If you had the opportunity to tell the new teacher about all the wonderful and quirky qualities of your child, what would you say? Would you say you look forward to being partners in your child’s education?
One mother did draft such a letter about her son who has ADHD. She shares it with us as an example of a letter or email you could send to your child’s teacher this school year. Of course you’ll want to talk—or even brag a little—about your child, but this example can help you get started.
Working with your child’s teacher will be an ongoing process and, like all relationships, will have its share of ups and downs. Start the conversation early and be positive. A letter to the teacher is a terrific beginning point.

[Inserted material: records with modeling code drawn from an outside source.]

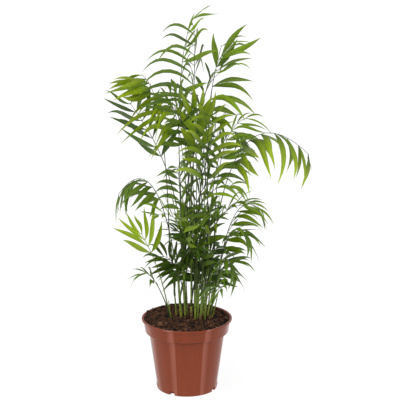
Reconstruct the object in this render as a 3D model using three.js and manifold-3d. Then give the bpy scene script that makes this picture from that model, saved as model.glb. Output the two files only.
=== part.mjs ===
// Parlour palm: a clump of young canes with feather fronds, standing in a round plastic nursery pot.
// Millimetres, +Z up. The origin is the centre of the pot's flat underside, +X is the plant's right and
// -Y its front. The plant stands about half a metre tall over a pot of 120 mm.
import * as THREE from "three";
import { mergeVertices } from "three/addons/utils/BufferGeometryUtils.js";
import Module from "manifold-3d";

const wasm = await Module();
wasm.setup();

const DEGREE = Math.PI / 180;
const UP = new THREE.Vector3(0, 0, 1);
const GAP = 0.3; // clear space between neighbouring solids
const OWN_GAP = 0.18; // clear space between a leaflet and its own rib
const SLIVER = 0.0001; // an overlap of this volume counts as none

const POT = {
  color: 0xa8502f,
  rimRadius: 60,
  height: 97,
  lip: 2.4, // depth of the rolled rim
  collarTopRadius: 57.6,
  collarFootRadius: 55.4,
  collarFoot: 79, // height of the collar's lower edge
  bodyTopRadius: 51.4,
  bodyFootRadius: 40.4,
  footBand: 5, // height of the plain band at the foot
  edge: 0.8, // rounding of the edges
  wall: 1.9,
  floor: 6.2,
  flutes: 4, // shallow panels sunk in the wall, with a broad rib between each two
  fluteTurn: 4, // middle of the first panel, in degrees round from the front
  fluteSpan: 42,
  fluteDepth: 0.9,
  fluteEdge: [-1.5, 3], // degrees outside and inside the panel's border where its edge fades
  notchTurn: -29, // first drain notch, in degrees round from the front
  notch: [14, 8, 11], // the box that cuts a notch: half of its height stands above the ground
  sides: 72,
};

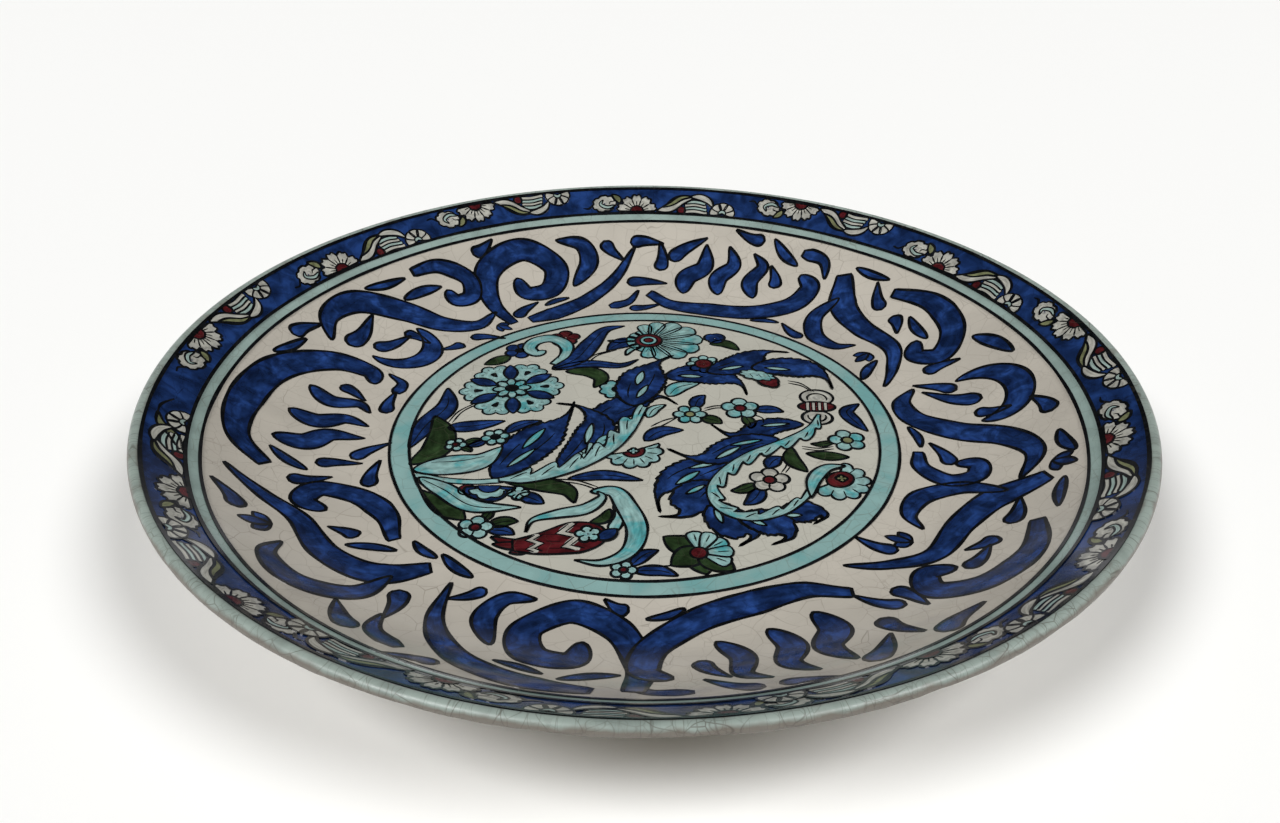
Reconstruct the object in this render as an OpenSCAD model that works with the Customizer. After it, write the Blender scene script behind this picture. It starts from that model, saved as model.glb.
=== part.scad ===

Other examples of letters to help your write your own:
My delightful, smart, creative, and kind of quirky child with ADHD is your student this year. I am looking forward to working with you to make this a successful school year. I know you have your students’ success deep in your heart. That’s why I wanted to share a few things with you about ADHD and my child.
The science of ADHD
ADHD is a brain-based disorder, characterized by differences in brain structure and function that affect behavior, thoughts, and emotions. Studies show ADHD has a biological basis, stemming from brain difference as well as genetics. Exposure to toxins, such as lead, can also cause ADHD for some people.
While ADHD is not an excuse for bad behavior, these brain differences are the reason my child sometimes struggles to meet classroom expectations.